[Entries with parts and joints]

....................

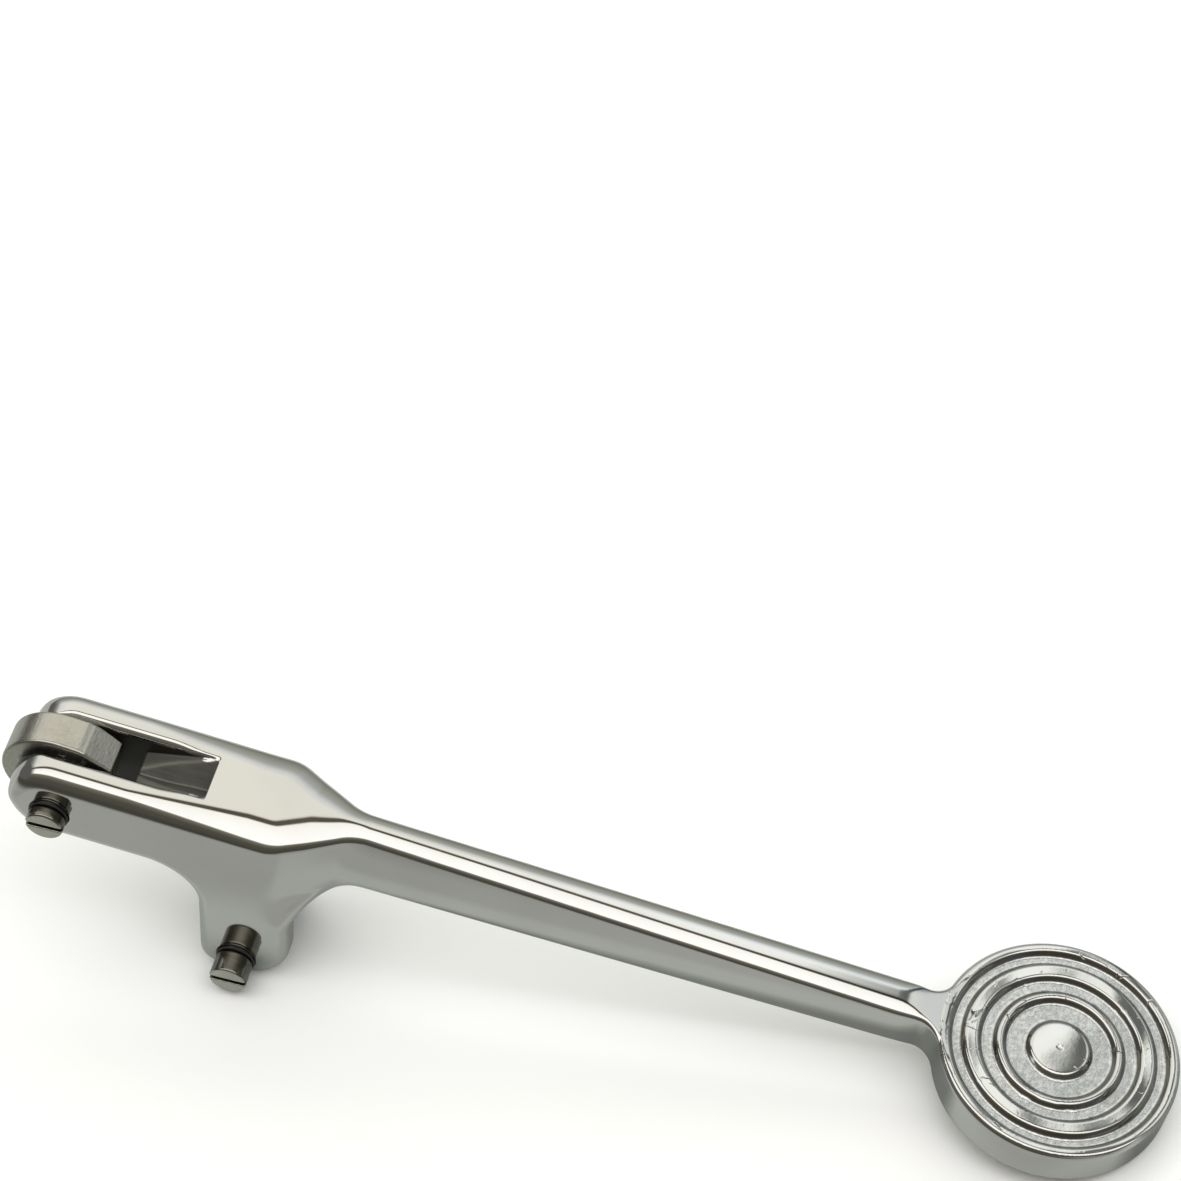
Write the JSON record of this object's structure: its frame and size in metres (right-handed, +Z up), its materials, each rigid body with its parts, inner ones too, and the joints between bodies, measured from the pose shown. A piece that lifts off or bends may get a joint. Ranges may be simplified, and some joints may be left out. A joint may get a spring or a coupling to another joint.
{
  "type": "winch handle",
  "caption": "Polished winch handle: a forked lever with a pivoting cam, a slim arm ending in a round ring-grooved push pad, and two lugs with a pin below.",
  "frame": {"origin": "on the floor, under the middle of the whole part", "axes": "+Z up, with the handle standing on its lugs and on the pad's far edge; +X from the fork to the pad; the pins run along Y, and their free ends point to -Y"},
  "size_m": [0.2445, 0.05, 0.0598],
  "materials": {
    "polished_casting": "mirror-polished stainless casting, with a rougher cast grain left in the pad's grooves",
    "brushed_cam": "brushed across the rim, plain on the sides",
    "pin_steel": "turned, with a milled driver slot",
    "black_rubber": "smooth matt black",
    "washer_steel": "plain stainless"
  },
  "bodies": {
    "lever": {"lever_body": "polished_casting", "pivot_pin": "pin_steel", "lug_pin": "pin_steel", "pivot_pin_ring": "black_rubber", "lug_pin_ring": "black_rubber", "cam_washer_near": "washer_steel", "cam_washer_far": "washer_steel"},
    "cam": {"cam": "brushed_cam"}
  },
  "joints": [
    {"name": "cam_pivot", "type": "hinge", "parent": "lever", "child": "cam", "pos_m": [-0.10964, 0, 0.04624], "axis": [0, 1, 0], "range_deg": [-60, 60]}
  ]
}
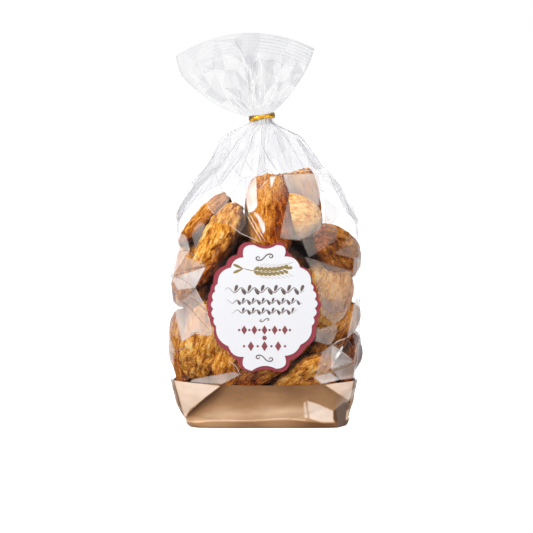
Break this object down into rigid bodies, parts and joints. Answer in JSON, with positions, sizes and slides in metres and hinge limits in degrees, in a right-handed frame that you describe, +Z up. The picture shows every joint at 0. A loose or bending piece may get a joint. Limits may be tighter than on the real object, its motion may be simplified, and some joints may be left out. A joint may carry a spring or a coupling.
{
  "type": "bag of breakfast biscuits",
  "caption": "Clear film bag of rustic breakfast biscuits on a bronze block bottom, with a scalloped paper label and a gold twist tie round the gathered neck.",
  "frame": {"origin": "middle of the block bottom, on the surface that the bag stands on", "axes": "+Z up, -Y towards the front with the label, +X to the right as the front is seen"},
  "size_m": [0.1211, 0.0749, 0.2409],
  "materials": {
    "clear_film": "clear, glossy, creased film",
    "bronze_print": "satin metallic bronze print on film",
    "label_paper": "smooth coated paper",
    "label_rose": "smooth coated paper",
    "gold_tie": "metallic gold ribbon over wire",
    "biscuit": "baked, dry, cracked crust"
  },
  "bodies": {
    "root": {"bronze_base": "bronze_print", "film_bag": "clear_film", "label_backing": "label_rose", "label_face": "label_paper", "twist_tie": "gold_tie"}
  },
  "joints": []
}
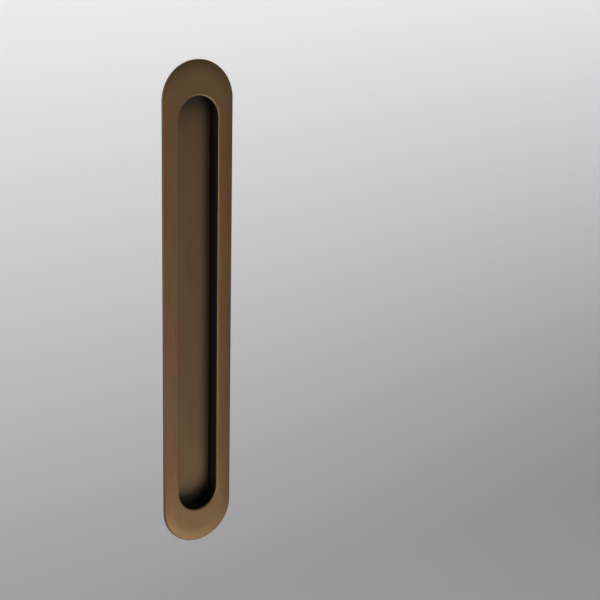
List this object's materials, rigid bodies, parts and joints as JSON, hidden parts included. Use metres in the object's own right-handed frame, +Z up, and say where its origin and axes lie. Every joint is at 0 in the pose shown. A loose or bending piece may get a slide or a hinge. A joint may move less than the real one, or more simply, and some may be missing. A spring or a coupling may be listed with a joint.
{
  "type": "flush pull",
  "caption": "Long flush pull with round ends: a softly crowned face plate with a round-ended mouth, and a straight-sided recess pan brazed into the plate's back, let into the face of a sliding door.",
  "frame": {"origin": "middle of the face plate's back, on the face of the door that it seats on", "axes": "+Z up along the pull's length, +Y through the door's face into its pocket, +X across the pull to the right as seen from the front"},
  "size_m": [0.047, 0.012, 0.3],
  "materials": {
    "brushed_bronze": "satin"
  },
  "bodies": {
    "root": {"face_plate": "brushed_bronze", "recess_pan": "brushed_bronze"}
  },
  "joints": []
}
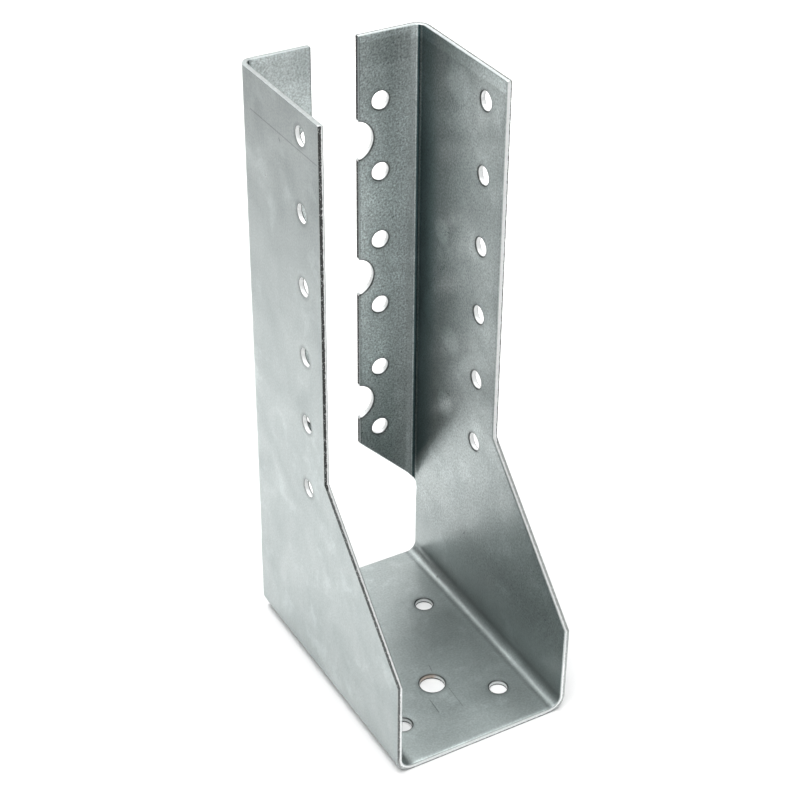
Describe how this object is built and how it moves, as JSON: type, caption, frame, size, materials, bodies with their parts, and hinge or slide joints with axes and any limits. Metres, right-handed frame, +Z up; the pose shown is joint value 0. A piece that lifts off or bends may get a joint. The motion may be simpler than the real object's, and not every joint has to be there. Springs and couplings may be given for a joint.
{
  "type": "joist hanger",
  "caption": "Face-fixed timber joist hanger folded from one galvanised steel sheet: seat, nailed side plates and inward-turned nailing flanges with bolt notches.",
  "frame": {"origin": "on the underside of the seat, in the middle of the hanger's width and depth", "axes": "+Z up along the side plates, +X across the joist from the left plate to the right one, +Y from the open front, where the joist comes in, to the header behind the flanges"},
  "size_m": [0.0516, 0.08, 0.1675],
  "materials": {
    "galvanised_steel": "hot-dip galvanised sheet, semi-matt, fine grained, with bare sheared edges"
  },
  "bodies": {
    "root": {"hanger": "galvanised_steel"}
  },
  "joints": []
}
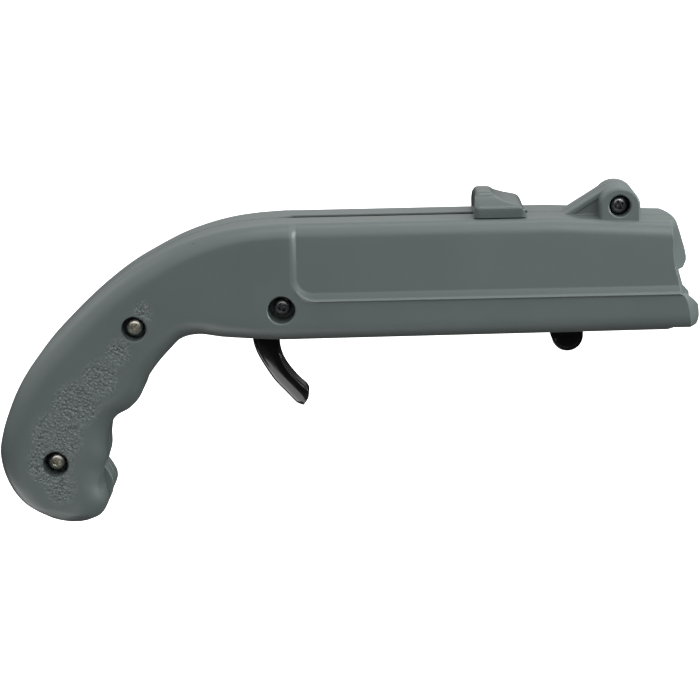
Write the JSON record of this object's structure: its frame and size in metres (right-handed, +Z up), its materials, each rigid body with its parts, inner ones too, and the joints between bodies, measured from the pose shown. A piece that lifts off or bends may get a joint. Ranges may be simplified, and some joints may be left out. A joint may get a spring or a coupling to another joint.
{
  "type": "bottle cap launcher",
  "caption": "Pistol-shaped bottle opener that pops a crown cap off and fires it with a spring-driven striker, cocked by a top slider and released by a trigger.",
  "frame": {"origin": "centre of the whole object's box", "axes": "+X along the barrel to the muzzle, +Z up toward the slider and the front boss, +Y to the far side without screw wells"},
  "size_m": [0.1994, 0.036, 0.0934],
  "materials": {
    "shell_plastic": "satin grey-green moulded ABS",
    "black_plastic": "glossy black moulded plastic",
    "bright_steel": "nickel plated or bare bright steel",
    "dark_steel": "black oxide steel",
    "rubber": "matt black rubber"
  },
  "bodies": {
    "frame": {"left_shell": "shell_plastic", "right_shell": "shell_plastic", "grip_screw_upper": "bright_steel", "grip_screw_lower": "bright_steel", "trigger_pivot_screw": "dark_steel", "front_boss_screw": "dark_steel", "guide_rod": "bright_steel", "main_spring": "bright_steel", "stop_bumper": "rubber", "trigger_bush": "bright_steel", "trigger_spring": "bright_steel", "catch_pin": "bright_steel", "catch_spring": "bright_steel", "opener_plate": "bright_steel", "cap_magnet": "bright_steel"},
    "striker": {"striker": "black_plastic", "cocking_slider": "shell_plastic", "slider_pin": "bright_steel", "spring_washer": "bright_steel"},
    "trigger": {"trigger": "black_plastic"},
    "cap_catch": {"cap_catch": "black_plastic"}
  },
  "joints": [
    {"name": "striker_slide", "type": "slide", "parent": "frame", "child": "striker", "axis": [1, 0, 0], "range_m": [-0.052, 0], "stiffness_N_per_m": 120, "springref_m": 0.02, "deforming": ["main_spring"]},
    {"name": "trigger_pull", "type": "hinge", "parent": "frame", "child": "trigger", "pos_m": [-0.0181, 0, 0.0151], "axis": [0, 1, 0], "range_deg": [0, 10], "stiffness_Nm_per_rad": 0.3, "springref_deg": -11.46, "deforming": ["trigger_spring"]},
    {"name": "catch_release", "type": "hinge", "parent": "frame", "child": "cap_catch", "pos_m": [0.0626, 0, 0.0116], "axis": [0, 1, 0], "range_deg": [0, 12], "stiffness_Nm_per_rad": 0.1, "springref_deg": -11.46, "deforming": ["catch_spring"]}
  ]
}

....................

■ Task requirements
Produce an exact copy of all the records.

■ Solution to this exercise
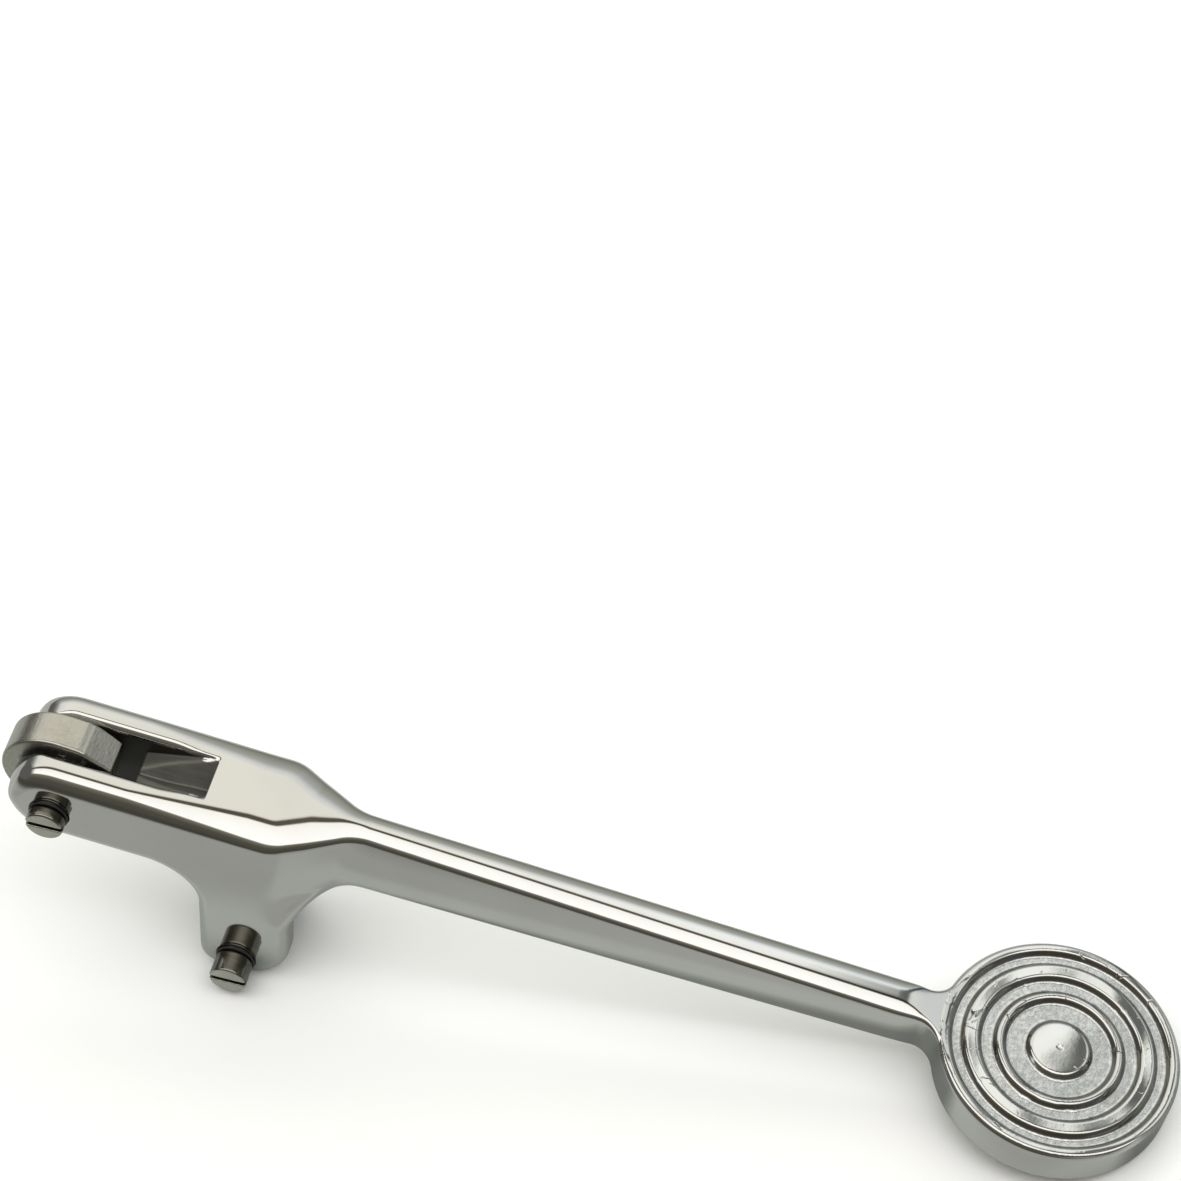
Write the JSON record of this object's structure: its frame and size in metres (right-handed, +Z up), its materials, each rigid body with its parts, inner ones too, and the joints between bodies, measured from the pose shown. A piece that lifts off or bends may get a joint. Ranges may be simplified, and some joints may be left out. A joint may get a spring or a coupling to another joint.
{
  "type": "winch handle",
  "caption": "Polished winch handle: a forked lever with a pivoting cam, a slim arm ending in a round ring-grooved push pad, and two lugs with a pin below.",
  "frame": {"origin": "on the floor, under the middle of the whole part", "axes": "+Z up, with the handle standing on its lugs and on the pad's far edge; +X from the fork to the pad; the pins run along Y, and their free ends point to -Y"},
  "size_m": [0.2445, 0.05, 0.0598],
  "materials": {
    "polished_casting": "mirror-polished stainless casting, with a rougher cast grain left in the pad's grooves",
    "brushed_cam": "brushed across the rim, plain on the sides",
    "pin_steel": "turned, with a milled driver slot",
    "black_rubber": "smooth matt black",
    "washer_steel": "plain stainless"
  },
  "bodies": {
    "lever": {"lever_body": "polished_casting", "pivot_pin": "pin_steel", "lug_pin": "pin_steel", "pivot_pin_ring": "black_rubber", "lug_pin_ring": "black_rubber", "cam_washer_near": "washer_steel", "cam_washer_far": "washer_steel"},
    "cam": {"cam": "brushed_cam"}
  },
  "joints": [
    {"name": "cam_pivot", "type": "hinge", "parent": "lever", "child": "cam", "pos_m": [-0.10964, 0, 0.04624], "axis": [0, 1, 0], "range_deg": [-60, 60]}
  ]
}
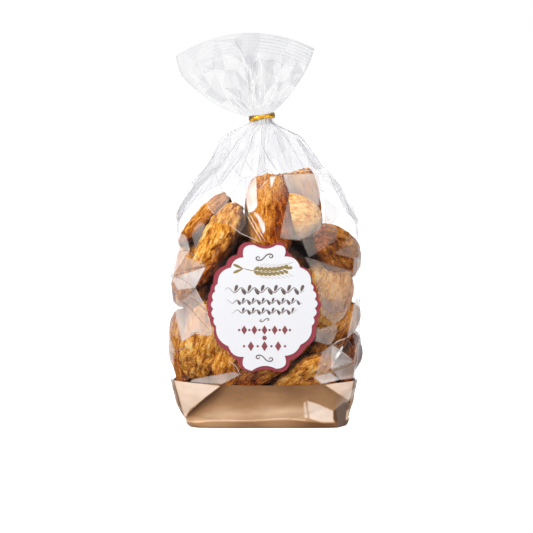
Break this object down into rigid bodies, parts and joints. Answer in JSON, with positions, sizes and slides in metres and hinge limits in degrees, in a right-handed frame that you describe, +Z up. The picture shows every joint at 0. A loose or bending piece may get a joint. Limits may be tighter than on the real object, its motion may be simplified, and some joints may be left out. A joint may carry a spring or a coupling.
{
  "type": "bag of breakfast biscuits",
  "caption": "Clear film bag of rustic breakfast biscuits on a bronze block bottom, with a scalloped paper label and a gold twist tie round the gathered neck.",
  "frame": {"origin": "middle of the block bottom, on the surface that the bag stands on", "axes": "+Z up, -Y towards the front with the label, +X to the right as the front is seen"},
  "size_m": [0.1211, 0.0749, 0.2409],
  "materials": {
    "clear_film": "clear, glossy, creased film",
    "bronze_print": "satin metallic bronze print on film",
    "label_paper": "smooth coated paper",
    "label_rose": "smooth coated paper",
    "gold_tie": "metallic gold ribbon over wire",
    "biscuit": "baked, dry, cracked crust"
  },
  "bodies": {
    "root": {"bronze_base": "bronze_print", "film_bag": "clear_film", "label_backing": "label_rose", "label_face": "label_paper", "twist_tie": "gold_tie"}
  },
  "joints": []
}
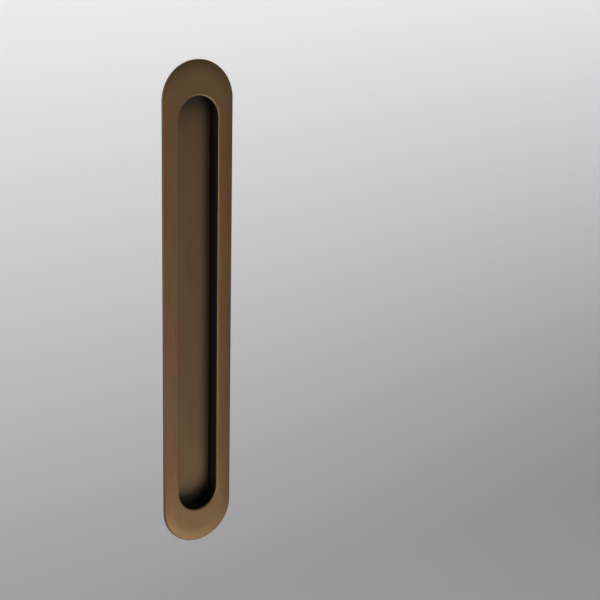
List this object's materials, rigid bodies, parts and joints as JSON, hidden parts included. Use metres in the object's own right-handed frame, +Z up, and say where its origin and axes lie. Every joint is at 0 in the pose shown. A loose or bending piece may get a slide or a hinge. A joint may move less than the real one, or more simply, and some may be missing. A spring or a coupling may be listed with a joint.
{
  "type": "flush pull",
  "caption": "Long flush pull with round ends: a softly crowned face plate with a round-ended mouth, and a straight-sided recess pan brazed into the plate's back, let into the face of a sliding door.",
  "frame": {"origin": "middle of the face plate's back, on the face of the door that it seats on", "axes": "+Z up along the pull's length, +Y through the door's face into its pocket, +X across the pull to the right as seen from the front"},
  "size_m": [0.047, 0.012, 0.3],
  "materials": {
    "brushed_bronze": "satin"
  },
  "bodies": {
    "root": {"face_plate": "brushed_bronze", "recess_pan": "brushed_bronze"}
  },
  "joints": []
}
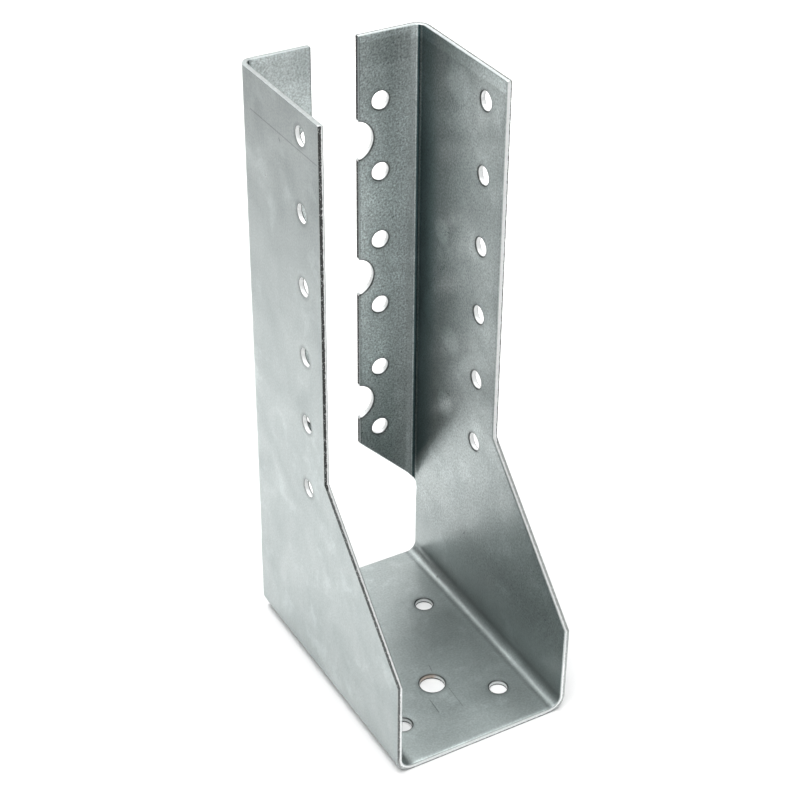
Describe how this object is built and how it moves, as JSON: type, caption, frame, size, materials, bodies with their parts, and hinge or slide joints with axes and any limits. Metres, right-handed frame, +Z up; the pose shown is joint value 0. A piece that lifts off or bends may get a joint. The motion may be simpler than the real object's, and not every joint has to be there. Springs and couplings may be given for a joint.
{
  "type": "joist hanger",
  "caption": "Face-fixed timber joist hanger folded from one galvanised steel sheet: seat, nailed side plates and inward-turned nailing flanges with bolt notches.",
  "frame": {"origin": "on the underside of the seat, in the middle of the hanger's width and depth", "axes": "+Z up along the side plates, +X across the joist from the left plate to the right one, +Y from the open front, where the joist comes in, to the header behind the flanges"},
  "size_m": [0.0516, 0.08, 0.1675],
  "materials": {
    "galvanised_steel": "hot-dip galvanised sheet, semi-matt, fine grained, with bare sheared edges"
  },
  "bodies": {
    "root": {"hanger": "galvanised_steel"}
  },
  "joints": []
}
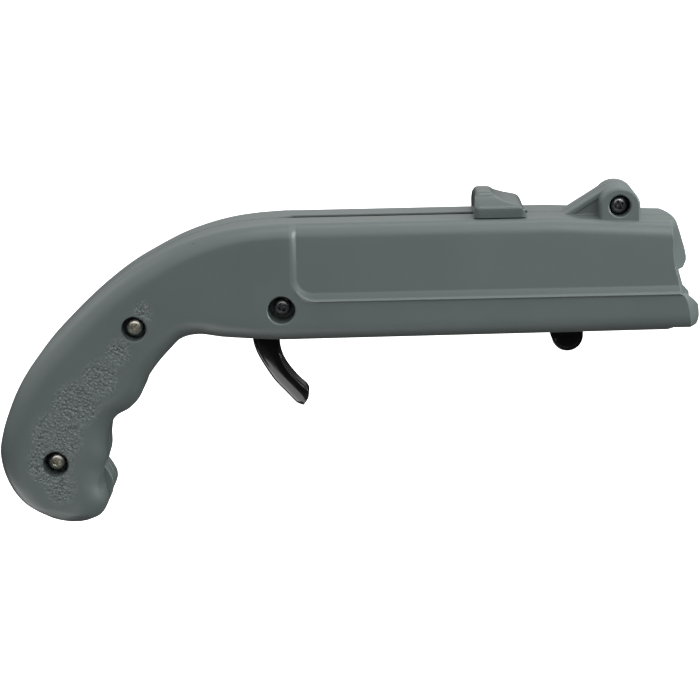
Write the JSON record of this object's structure: its frame and size in metres (right-handed, +Z up), its materials, each rigid body with its parts, inner ones too, and the joints between bodies, measured from the pose shown. A piece that lifts off or bends may get a joint. Ranges may be simplified, and some joints may be left out. A joint may get a spring or a coupling to another joint.
{
  "type": "bottle cap launcher",
  "caption": "Pistol-shaped bottle opener that pops a crown cap off and fires it with a spring-driven striker, cocked by a top slider and released by a trigger.",
  "frame": {"origin": "centre of the whole object's box", "axes": "+X along the barrel to the muzzle, +Z up toward the slider and the front boss, +Y to the far side without screw wells"},
  "size_m": [0.1994, 0.036, 0.0934],
  "materials": {
    "shell_plastic": "satin grey-green moulded ABS",
    "black_plastic": "glossy black moulded plastic",
    "bright_steel": "nickel plated or bare bright steel",
    "dark_steel": "black oxide steel",
    "rubber": "matt black rubber"
  },
  "bodies": {
    "frame": {"left_shell": "shell_plastic", "right_shell": "shell_plastic", "grip_screw_upper": "bright_steel", "grip_screw_lower": "bright_steel", "trigger_pivot_screw": "dark_steel", "front_boss_screw": "dark_steel", "guide_rod": "bright_steel", "main_spring": "bright_steel", "stop_bumper": "rubber", "trigger_bush": "bright_steel", "trigger_spring": "bright_steel", "catch_pin": "bright_steel", "catch_spring": "bright_steel", "opener_plate": "bright_steel", "cap_magnet": "bright_steel"},
    "striker": {"striker": "black_plastic", "cocking_slider": "shell_plastic", "slider_pin": "bright_steel", "spring_washer": "bright_steel"},
    "trigger": {"trigger": "black_plastic"},
    "cap_catch": {"cap_catch": "black_plastic"}
  },
  "joints": [
    {"name": "striker_slide", "type": "slide", "parent": "frame", "child": "striker", "axis": [1, 0, 0], "range_m": [-0.052, 0], "stiffness_N_per_m": 120, "springref_m": 0.02, "deforming": ["main_spring"]},
    {"name": "trigger_pull", "type": "hinge", "parent": "frame", "child": "trigger", "pos_m": [-0.0181, 0, 0.0151], "axis": [0, 1, 0], "range_deg": [0, 10], "stiffness_Nm_per_rad": 0.3, "springref_deg": -11.46, "deforming": ["trigger_spring"]},
    {"name": "catch_release", "type": "hinge", "parent": "frame", "child": "cap_catch", "pos_m": [0.0626, 0, 0.0116], "axis": [0, 1, 0], "range_deg": [0, 12], "stiffness_Nm_per_rad": 0.1, "springref_deg": -11.46, "deforming": ["catch_spring"]}
  ]
}